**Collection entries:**
______
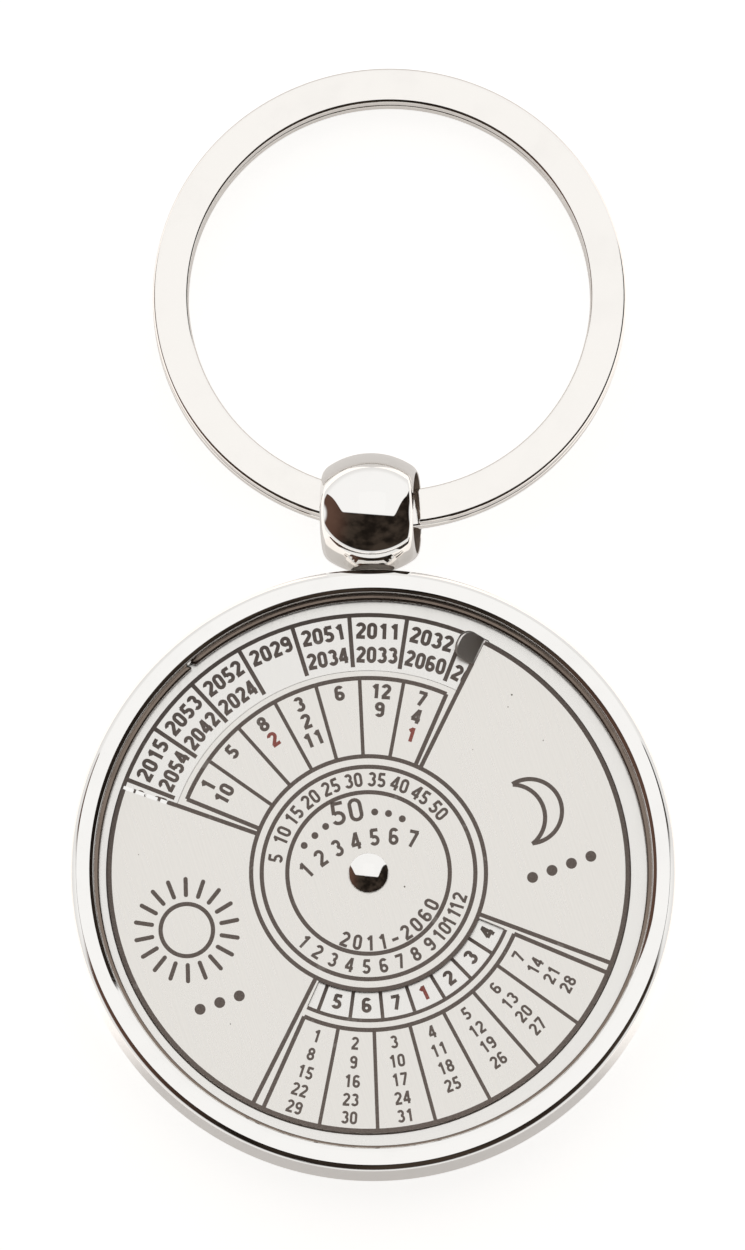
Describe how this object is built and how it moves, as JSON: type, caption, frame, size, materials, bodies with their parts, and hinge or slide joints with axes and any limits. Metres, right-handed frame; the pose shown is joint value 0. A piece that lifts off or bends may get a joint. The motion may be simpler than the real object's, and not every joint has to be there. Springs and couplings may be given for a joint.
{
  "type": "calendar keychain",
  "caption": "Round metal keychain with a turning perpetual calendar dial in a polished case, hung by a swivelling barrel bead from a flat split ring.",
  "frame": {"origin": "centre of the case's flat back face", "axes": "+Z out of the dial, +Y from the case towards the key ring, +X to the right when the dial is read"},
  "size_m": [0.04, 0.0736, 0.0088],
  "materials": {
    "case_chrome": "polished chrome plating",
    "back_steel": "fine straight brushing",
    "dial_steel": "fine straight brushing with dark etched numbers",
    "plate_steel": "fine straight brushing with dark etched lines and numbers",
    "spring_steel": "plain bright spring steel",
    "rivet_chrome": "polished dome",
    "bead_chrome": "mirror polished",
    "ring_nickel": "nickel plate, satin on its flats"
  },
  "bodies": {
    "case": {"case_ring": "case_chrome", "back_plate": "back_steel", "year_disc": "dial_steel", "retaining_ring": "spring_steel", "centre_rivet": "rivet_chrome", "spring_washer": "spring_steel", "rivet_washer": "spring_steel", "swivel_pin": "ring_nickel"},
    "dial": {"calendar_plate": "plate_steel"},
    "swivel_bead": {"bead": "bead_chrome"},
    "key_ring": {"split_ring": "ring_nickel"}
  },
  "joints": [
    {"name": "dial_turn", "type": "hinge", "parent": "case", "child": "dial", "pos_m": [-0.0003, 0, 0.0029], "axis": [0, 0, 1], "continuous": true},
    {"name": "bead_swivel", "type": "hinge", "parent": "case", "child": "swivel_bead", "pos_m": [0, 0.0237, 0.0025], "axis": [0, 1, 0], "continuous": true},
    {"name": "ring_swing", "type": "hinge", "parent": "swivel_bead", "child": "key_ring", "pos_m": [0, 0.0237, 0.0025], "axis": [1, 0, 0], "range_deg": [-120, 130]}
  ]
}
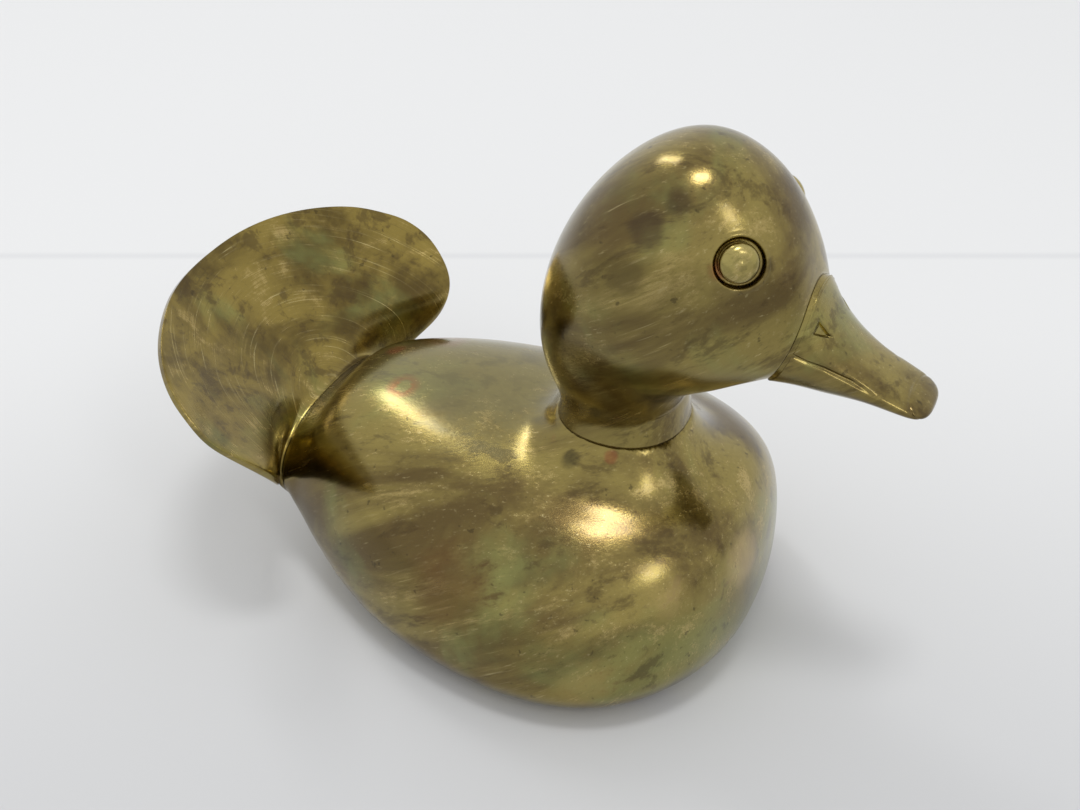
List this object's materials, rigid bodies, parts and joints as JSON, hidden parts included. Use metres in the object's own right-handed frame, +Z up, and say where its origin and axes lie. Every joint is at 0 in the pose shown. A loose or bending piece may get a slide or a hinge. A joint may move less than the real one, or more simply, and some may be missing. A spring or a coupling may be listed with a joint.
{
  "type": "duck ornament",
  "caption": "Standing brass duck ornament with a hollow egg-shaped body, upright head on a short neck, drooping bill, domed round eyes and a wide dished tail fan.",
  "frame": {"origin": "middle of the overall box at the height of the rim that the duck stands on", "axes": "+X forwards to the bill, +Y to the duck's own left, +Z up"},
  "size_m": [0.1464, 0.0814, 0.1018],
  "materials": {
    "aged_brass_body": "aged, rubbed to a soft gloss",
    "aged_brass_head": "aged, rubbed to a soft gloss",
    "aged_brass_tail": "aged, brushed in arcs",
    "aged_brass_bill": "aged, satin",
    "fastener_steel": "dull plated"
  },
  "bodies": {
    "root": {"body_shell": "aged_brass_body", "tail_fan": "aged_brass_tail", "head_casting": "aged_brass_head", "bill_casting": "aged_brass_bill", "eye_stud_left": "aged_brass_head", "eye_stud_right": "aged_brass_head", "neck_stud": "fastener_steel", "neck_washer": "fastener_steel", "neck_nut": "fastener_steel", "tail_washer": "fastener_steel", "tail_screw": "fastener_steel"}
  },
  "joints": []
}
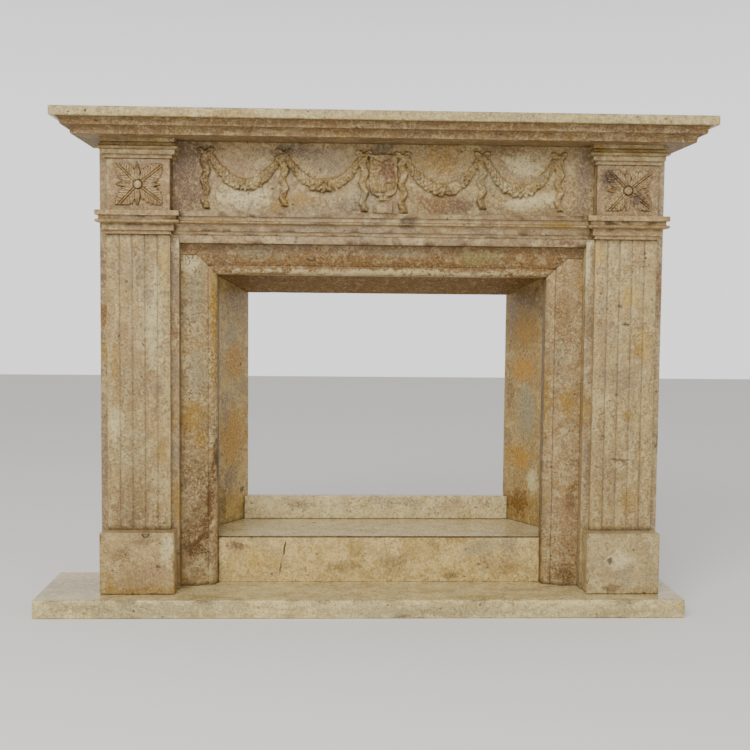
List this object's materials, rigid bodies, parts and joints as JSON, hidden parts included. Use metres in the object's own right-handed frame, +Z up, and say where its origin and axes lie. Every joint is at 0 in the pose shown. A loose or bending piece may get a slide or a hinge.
______
**WHAT IS EXPECTED:**
Each line of the material must be restated exactly.

**SOLUTION FOR THIS EXERCISE:**
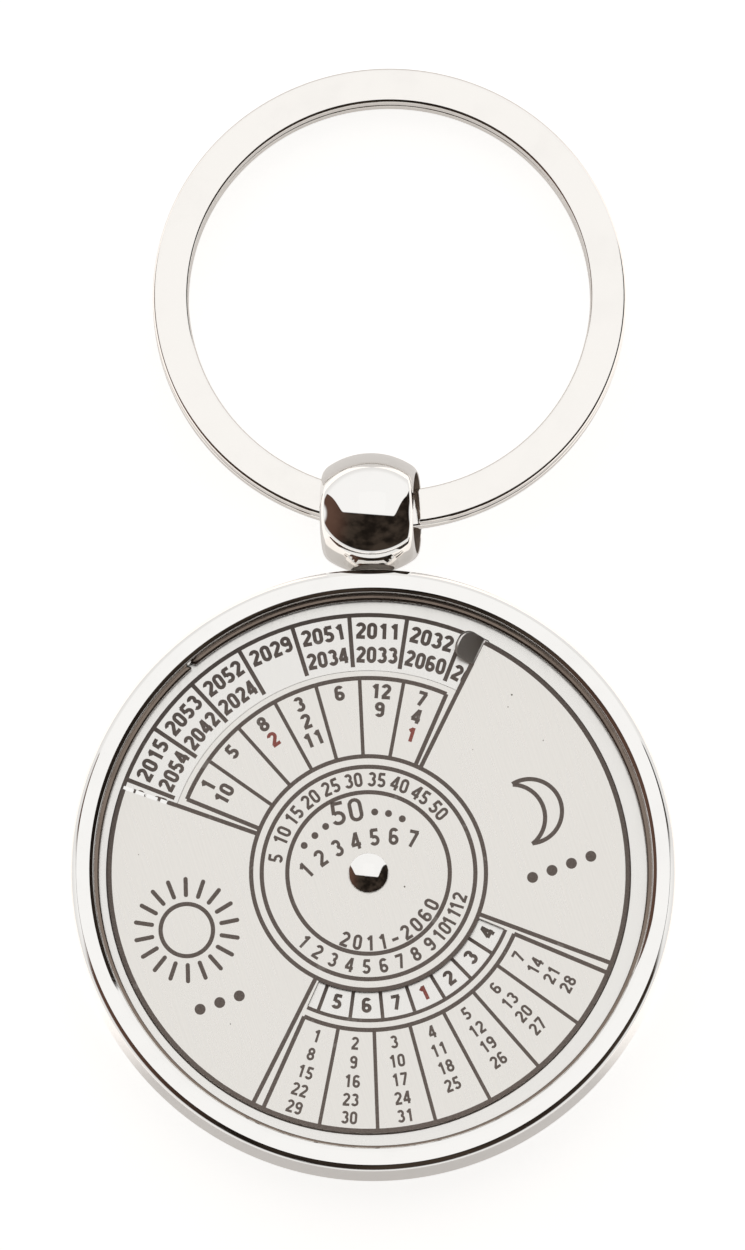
Describe how this object is built and how it moves, as JSON: type, caption, frame, size, materials, bodies with their parts, and hinge or slide joints with axes and any limits. Metres, right-handed frame; the pose shown is joint value 0. A piece that lifts off or bends may get a joint. The motion may be simpler than the real object's, and not every joint has to be there. Springs and couplings may be given for a joint.
{
  "type": "calendar keychain",
  "caption": "Round metal keychain with a turning perpetual calendar dial in a polished case, hung by a swivelling barrel bead from a flat split ring.",
  "frame": {"origin": "centre of the case's flat back face", "axes": "+Z out of the dial, +Y from the case towards the key ring, +X to the right when the dial is read"},
  "size_m": [0.04, 0.0736, 0.0088],
  "materials": {
    "case_chrome": "polished chrome plating",
    "back_steel": "fine straight brushing",
    "dial_steel": "fine straight brushing with dark etched numbers",
    "plate_steel": "fine straight brushing with dark etched lines and numbers",
    "spring_steel": "plain bright spring steel",
    "rivet_chrome": "polished dome",
    "bead_chrome": "mirror polished",
    "ring_nickel": "nickel plate, satin on its flats"
  },
  "bodies": {
    "case": {"case_ring": "case_chrome", "back_plate": "back_steel", "year_disc": "dial_steel", "retaining_ring": "spring_steel", "centre_rivet": "rivet_chrome", "spring_washer": "spring_steel", "rivet_washer": "spring_steel", "swivel_pin": "ring_nickel"},
    "dial": {"calendar_plate": "plate_steel"},
    "swivel_bead": {"bead": "bead_chrome"},
    "key_ring": {"split_ring": "ring_nickel"}
  },
  "joints": [
    {"name": "dial_turn", "type": "hinge", "parent": "case", "child": "dial", "pos_m": [-0.0003, 0, 0.0029], "axis": [0, 0, 1], "continuous": true},
    {"name": "bead_swivel", "type": "hinge", "parent": "case", "child": "swivel_bead", "pos_m": [0, 0.0237, 0.0025], "axis": [0, 1, 0], "continuous": true},
    {"name": "ring_swing", "type": "hinge", "parent": "swivel_bead", "child": "key_ring", "pos_m": [0, 0.0237, 0.0025], "axis": [1, 0, 0], "range_deg": [-120, 130]}
  ]
}
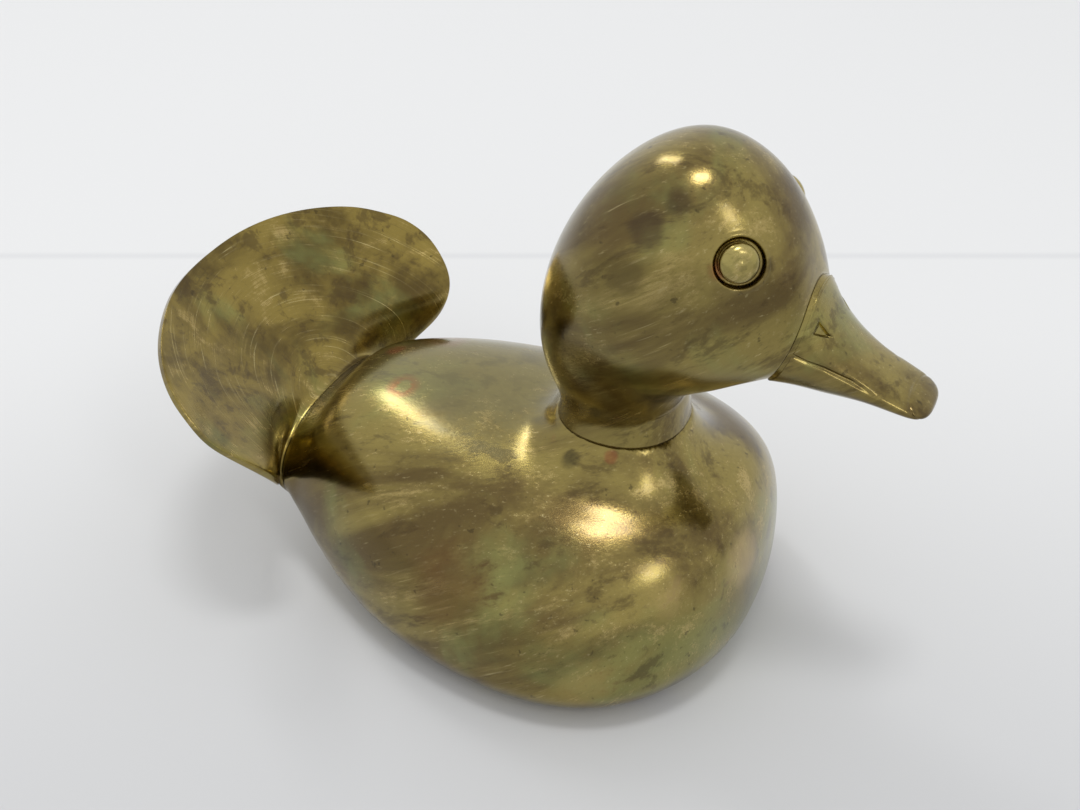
List this object's materials, rigid bodies, parts and joints as JSON, hidden parts included. Use metres in the object's own right-handed frame, +Z up, and say where its origin and axes lie. Every joint is at 0 in the pose shown. A loose or bending piece may get a slide or a hinge. A joint may move less than the real one, or more simply, and some may be missing. A spring or a coupling may be listed with a joint.
{
  "type": "duck ornament",
  "caption": "Standing brass duck ornament with a hollow egg-shaped body, upright head on a short neck, drooping bill, domed round eyes and a wide dished tail fan.",
  "frame": {"origin": "middle of the overall box at the height of the rim that the duck stands on", "axes": "+X forwards to the bill, +Y to the duck's own left, +Z up"},
  "size_m": [0.1464, 0.0814, 0.1018],
  "materials": {
    "aged_brass_body": "aged, rubbed to a soft gloss",
    "aged_brass_head": "aged, rubbed to a soft gloss",
    "aged_brass_tail": "aged, brushed in arcs",
    "aged_brass_bill": "aged, satin",
    "fastener_steel": "dull plated"
  },
  "bodies": {
    "root": {"body_shell": "aged_brass_body", "tail_fan": "aged_brass_tail", "head_casting": "aged_brass_head", "bill_casting": "aged_brass_bill", "eye_stud_left": "aged_brass_head", "eye_stud_right": "aged_brass_head", "neck_stud": "fastener_steel", "neck_washer": "fastener_steel", "neck_nut": "fastener_steel", "tail_washer": "fastener_steel", "tail_screw": "fastener_steel"}
  },
  "joints": []
}
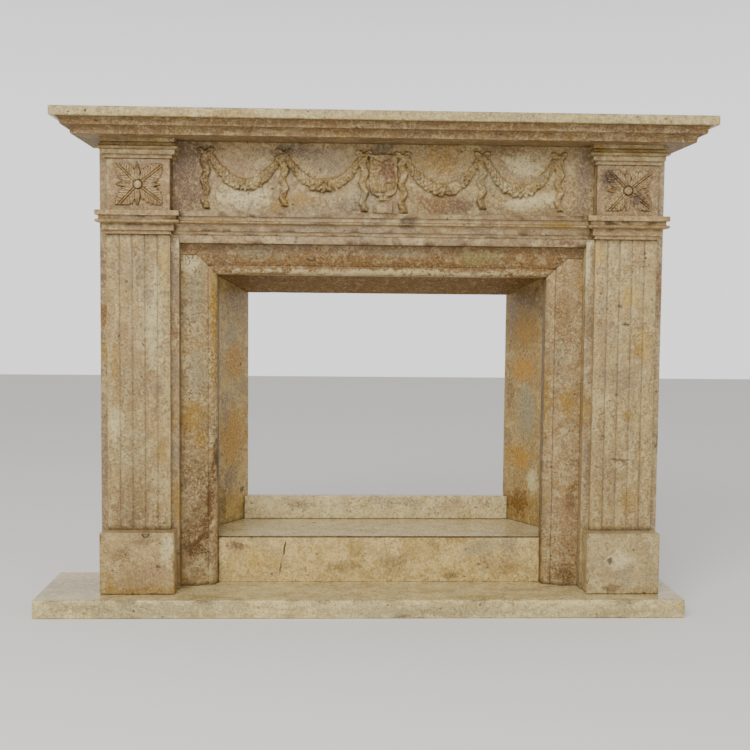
List this object's materials, rigid bodies, parts and joints as JSON, hidden parts included. Use metres in the object's own right-handed frame, +Z up, and say where its origin and axes lie. Every joint is at 0 in the pose shown. A loose or bending piece may get a slide or a hinge.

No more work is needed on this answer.